Personal and Progressive Revelation; too theological a name for this post

I was just commenting on a blog but had to stop. I was getting way off track of the original conversation because I realized something. Loving people has always been hard for me, for everyone I suppose, are people "worth" love? Seeing people's self-centeredness, rudeness, cruelty, indifference, lack of the hallmarks that are what supposedly makes us human, makes it really hard to see the good. Why are we told to concentrate on the good?
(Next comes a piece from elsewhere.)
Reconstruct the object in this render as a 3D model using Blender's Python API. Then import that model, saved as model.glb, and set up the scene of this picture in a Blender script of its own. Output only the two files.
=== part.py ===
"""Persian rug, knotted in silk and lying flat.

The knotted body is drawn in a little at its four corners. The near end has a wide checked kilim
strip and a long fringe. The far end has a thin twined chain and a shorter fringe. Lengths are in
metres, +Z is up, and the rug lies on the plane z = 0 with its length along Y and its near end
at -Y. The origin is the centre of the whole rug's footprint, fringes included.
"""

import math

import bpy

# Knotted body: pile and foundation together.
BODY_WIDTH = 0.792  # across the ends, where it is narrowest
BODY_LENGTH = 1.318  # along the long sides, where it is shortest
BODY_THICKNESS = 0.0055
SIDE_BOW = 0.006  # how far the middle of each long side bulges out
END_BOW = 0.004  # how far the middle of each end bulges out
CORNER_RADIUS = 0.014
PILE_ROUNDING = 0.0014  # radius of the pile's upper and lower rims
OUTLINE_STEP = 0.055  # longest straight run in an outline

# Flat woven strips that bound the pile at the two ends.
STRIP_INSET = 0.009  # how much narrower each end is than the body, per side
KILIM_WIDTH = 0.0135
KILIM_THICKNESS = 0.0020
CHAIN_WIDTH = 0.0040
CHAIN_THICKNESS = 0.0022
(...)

A few blogs and forums are out there by people who used to believe and now don't. I can totally understand that, when you devote your whole life and being to something and then can't reconcile it to reality, what can you do? It's like freeing yourself from shackles (not that I've ever been shackled), from "working up faith to continue". When I was commenting, I remembered like I was re-living when I AM showed me. "He" was there, here, WITH me. Not in some soft little way, he was EVERYWHERE AND EVERYTHING. If He doesn't do that to/for everyone, how can they know anything?! I've been so scared to experience anything like that ever again but I know that's the whole point. And that's what I realized when I had to leave that blog I was reading.
I understand yet another reason to love people because of those experiences I had. Not just for their sake but for our own! Because:

You have to be wide open to other people when the Spirit of the Holy comes in you strongly or you will explode!

==========
Even more, now I understand what scripture meant when it said "For in him dwells all the fullness of the godhead bodily." Same thing, Jesus was so open to loving others that the spirit flowed into and through him to everyone. Then it says we're made full that same way, kind of scary. We ARE made full or we CAN be?

Death and Resurrection

There's something I don't understand. On Real Liberal Christian Church, there's a debate (not too friendly) between the host and a Roman Catholic man. One thing the RC man said to me was that RCs do NOT pray to Mary in the way others think of praying - that it's asking her for intercession with the Father. This was in response to my saying I've heard people pray TO Mary. So perhaps the official doctrine is not the same as people do but people do pray to her, asking her to save them from peril, etc.
What I don't understand is praying to dead people in the first place or asking them to intercede for you. If we're supposed to believe the dead saints are alive now then why are they waiting for the Resurrection? Why would there BE a resurrection? All through the Old Testament it's made quite clear that the dead are DEAD.
The New Testament tells of Yeshua saying, "I say unto you today you shall be with me in paradise," to another man on a cross next to him. No comma so where does the today go? Then there's “According to the Lord’s own word, we tell you that we who are still alive, who are left till the coming of the Lord, will certainly not precede those who have fallen asleep.” (II Thessalonians 4:15) Also, the dead in Christ rise first.

It comforts many to think of those they've lost in this life in heaven with Yeshua now. But scripture doesn't say that, they're peacefully "sleeping", it's not a long terrible time for them. The next moment they know will be the resurrection. Besides, Yeshua saying "today" must go to "I say to you" (Old English, I need to check the Hebrew but of course, there was no punctuation anyway) because he didn't go to paradise that day! He was dead and when he DID ascend, first he saw the woman and told her not to touch him because he had not yet ascended to His Father.

All the crucifixion and resurrection accounts differ, some I assume because of what people saw from where they were positioned. But what about the righteous dead coming out of their graves and appearing to many? That's listed nowhere else and it would have meant Jesus was NOT the first resurrected from the dead and therefore not the firstfruits as he is. I also wonder why nobody recognized him - if he was so different, why? They recognized something about him after being with him, was he disguised?